Gabriel menyampaikan kalau GTP UGM memberikan perhatian khusus kepada aspek-aspek mikro. Seperti relasi Orang Asli Papua (OAP) dengan migran, hak ulayat, perekonomian yang berpihak kepada OAP, dan inklusivitas politik serta birokrasi.
"Hal ini diharapkan mampu memberikan warna dalam proses transformasi konflik," kata Gabriel dalam Papua Strategic Policy Forum (PSPF) 12 dengan tema Pemekaran sebagai Resolusi Konflik yang digelar GTP Universitas Gadjah Mada, Rabu (13/7).
Sayangnya, Gabriel melihat, tiga RUU tentang pembentukan Papua Selatan, Papua Tengah, dan Papua Pegunungan masih jauh dari semangat tersebut. Meski begitu, langkah itu merupakan kompromi terbaik yang dapat diambil pemerintah hari ini.
Direktur Penataan Daerah Otsus dan DPOP Kemendagri, Valentinus Sudarjanto Sumito menuturkan, mereka memetakan faktor pendukung pemekaran Papua. Misal, terkait konfigurasi politik lokal, polarisasi masyarakat pegunungan dan pesisir.
Kemudian, kondisi geografis yang luas dan rumit dan best practice saat pemekaran Provinsi Irian Jaya Barat (Papua Barat). Valent turut menyampaikan, pemerintah menyusun roadmap operasionalisasi pelaksanaan pemerintahan di provinsi baru.
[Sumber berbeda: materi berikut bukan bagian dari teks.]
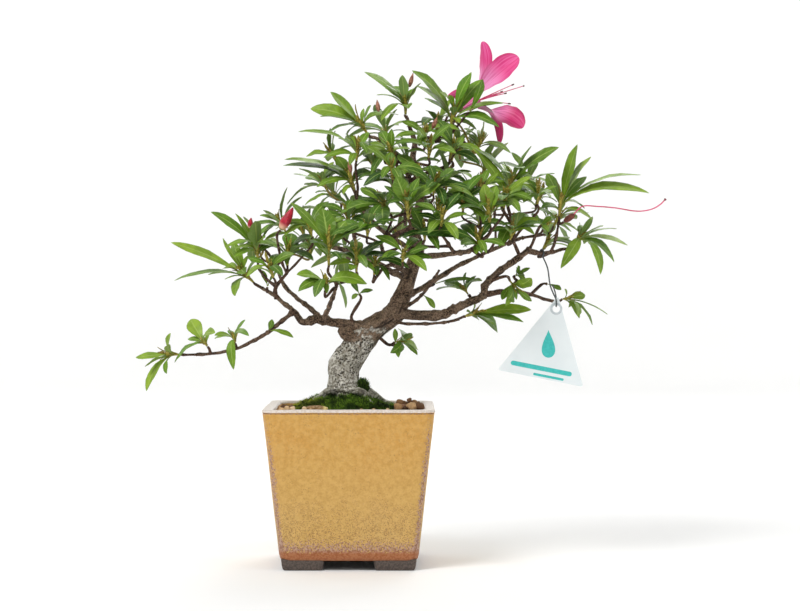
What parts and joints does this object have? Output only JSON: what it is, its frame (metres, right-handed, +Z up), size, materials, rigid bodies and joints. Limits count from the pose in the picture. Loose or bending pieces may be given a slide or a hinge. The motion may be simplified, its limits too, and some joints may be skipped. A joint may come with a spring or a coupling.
{
  "type": "bonsai tree",
  "caption": "Small flowering azalea bonsai with a leaning trunk, leafy whorls, an open pink flower and buds, in a tapered square glazed pot.",
  "frame": {"origin": "on the surface that the pot's feet stand on, under the middle of the whole tree and pot", "axes": "+Z up, +X to the right as seen from the front, -Y towards the viewer"},
  "size_m": [0.3436, 0.1838, 0.3397],
  "materials": {
    "glaze": "ochre glaze, finely speckled with brown and running to red-brown at the base",
    "mesh_plastic": "black drainage mesh",
    "clip_wire": "dull bent wire",
    "potting_soil": "granular soil, matt",
    "moss_green": "living moss, matt and tufted",
    "tan_stone": "tan pumice, matt",
    "grey_stone": "grey-brown lava grain, matt",
    "petal_pink": "thin petal, soft satin",
    "filament_pink": "thin filament with dark anthers",
    "calyx_green": "hairy green stalk",
    "dry_calyx": "dry red-brown calyx",
    "style_pink": "pink-red style",
    "bud_red": "crimson bud, satin",
    "tag_white": "white plastic sheet, faintly see-through",
    "thin_wire": "thin dark wire",
    "bark": "pale grey-brown bark, rough, darker on the branches",
    "leaf_green": "living leaf, satin above and matt below"
  },
  "bodies": {
    "root": {"pot": "glaze", "drain_screen": "mesh_plastic", "screen_wire": "clip_wire", "soil": "potting_soil", "moss": "moss_green", "stone_long": "tan_stone", "stone_tan": "tan_stone", "stone_grey": "grey_stone", "corolla": "petal_pink", "stamens": "filament_pink", "flower_stalk": "calyx_green", "old_calyx": "dry_calyx", "old_style": "style_pink", "bud_large": "bud_red", "bud_small": "bud_red", "tag": "tag_white", "tag_wire": "thin_wire", "wood": "bark", "leaves_top": "leaf_green", "leaves_top_left_a": "leaf_green", "leaves_top_left_b": "leaf_green", "leaves_top_left_c": "leaf_green", "leaves_top_mid": "leaf_green", "leaves_crown_front": "leaf_green", "leaves_crown_back": "leaf_green", "leaves_by_flower": "leaf_green", "leaves_right_back": "leaf_green", "leaves_right_high": "leaf_green", "leaves_right_front": "leaf_green", "leaves_front_low": "leaf_green", "leaves_centre_front": "leaf_green", "leaves_centre_high": "leaf_green", "leaves_centre_left": "leaf_green", "leaves_left_top": "leaf_green", "leaves_left_front_a": "leaf_green", "leaves_left_front_b": "leaf_green", "leaves_left_front_c": "leaf_green", "leaves_left_mid": "leaf_green", "leaves_left_high_a": "leaf_green", "leaves_left_outer": "leaf_green", "leaves_low_tip": "leaf_green", "leaves_low_mid": "leaf_green", "leaves_low_near": "leaf_green", "leaves_right_top": "leaf_green", "leaves_right_end": "leaf_green", "leaves_right_low": "leaf_green", "leaves_right_inner": "leaf_green", "leaves_under_right": "leaf_green", "leaves_behind_tag": "leaf_green", "leaves_low_right": "leaf_green", "leaves_mid_right": "leaf_green", "leaves_on_trunk": "leaf_green", "leaves_back_a": "leaf_green", "leaves_back_b": "leaf_green", "leaves_back_c": "leaf_green", "leaves_back_d": "leaf_green", "leaves_back_e": "leaf_green", "leaves_back_f": "leaf_green", "leaves_back_g": "leaf_green", "leaves_back_h": "leaf_green"}
  },
  "joints": []
}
Mulai pelantikan Pj Gubernur, peresmian provinsi, pembentukan perangkat daerah, dan pembentukan Majelis Rakyat Papua (MRP). Mereka turut mendesain penyusunan peraturan-peraturan gubernur tentang R-APDB, pengisian DPR, DPD, maupun DPRP.
"Penetapan daerah pemilihan pemilu 2024 sudah diatur sampai pengalihan aset dan dokumen, penyusunan rencana tata ruang wilayah, penyiapan sarana dan prasarana pemerintahan, pengalokasian dana hibah, pembinaan, pengawasan, dan evaluasi," ujar Valent.
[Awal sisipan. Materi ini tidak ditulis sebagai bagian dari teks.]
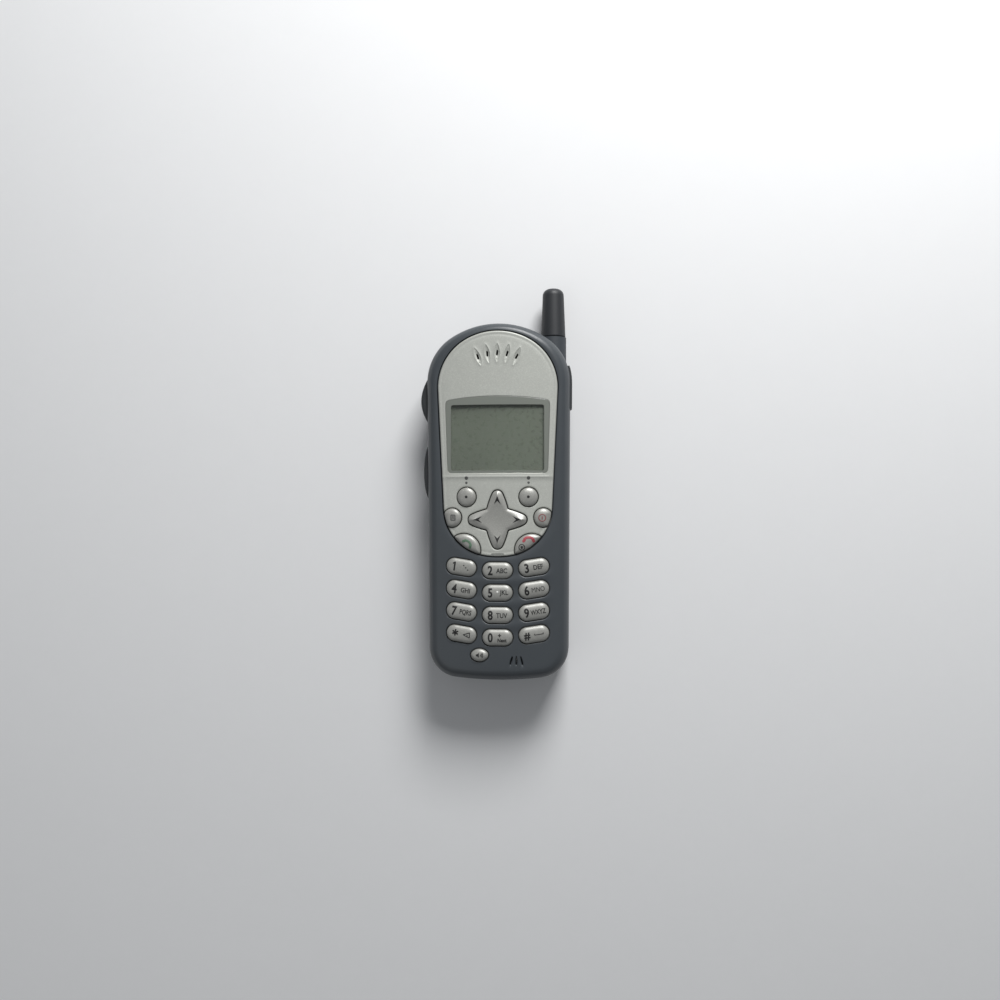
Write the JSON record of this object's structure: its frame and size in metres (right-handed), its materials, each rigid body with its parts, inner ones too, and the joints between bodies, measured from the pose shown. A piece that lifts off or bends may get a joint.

Deputi Bidang Politik dan Pemerintahan Jaringan Damai Papua (JDP), Pares L Wenda menyampaikan, sejumlah catatan tentang pemekaran. JDP berharap pemekaran dapat menyejahterakan OAP dan tidak elitis. Pares berharap pemekaran memberi garansi.
Sehingga, pelanggaran HAM dan marjinalisasi OAP tidak terjadi. Pembangunan usai pemekaran diharapkan menyentuh OAP hingga akar rumput. Pemekaran harus pastikan OAP mendapat akses luas dalam pemerintahan, politik, ekonomi, dan sosial budaya.
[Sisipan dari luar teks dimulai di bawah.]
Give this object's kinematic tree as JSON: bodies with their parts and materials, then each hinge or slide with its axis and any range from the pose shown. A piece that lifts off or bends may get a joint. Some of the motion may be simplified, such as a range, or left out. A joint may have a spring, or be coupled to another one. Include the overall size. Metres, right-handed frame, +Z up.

"Pemekaran juga harus menjamin tidak ada eksploitasi sumber daya alam yang masif dan tidak melanggar hak ulayat masyarakat," kata Pares.
Guru Besar Fisipol UGM, Prof Purwo Santoso menuturkan, OAP masih sering terjebak konflik dan krisis kepercayaan 20 tahun otsus di Papua. Gagasan mengedepankan kekhususan Papua masih membingungkan, utamanya dari level detail.
Pemerintah kerap menggunakan perspektif hitam putih di atas realitas sosial, sehingga masih menyisakan berbagai persoalan. Purwo turut menekankan agar gagasan Papua damai tidak boleh dimaknai hanya dengan sekali dialog.
"Tapi, harus ada proses mendialogkan data, tata berpikir dan melekatkan dalam cara kerja birokrasi, sehingga menjadi ruh baru," ujarnya.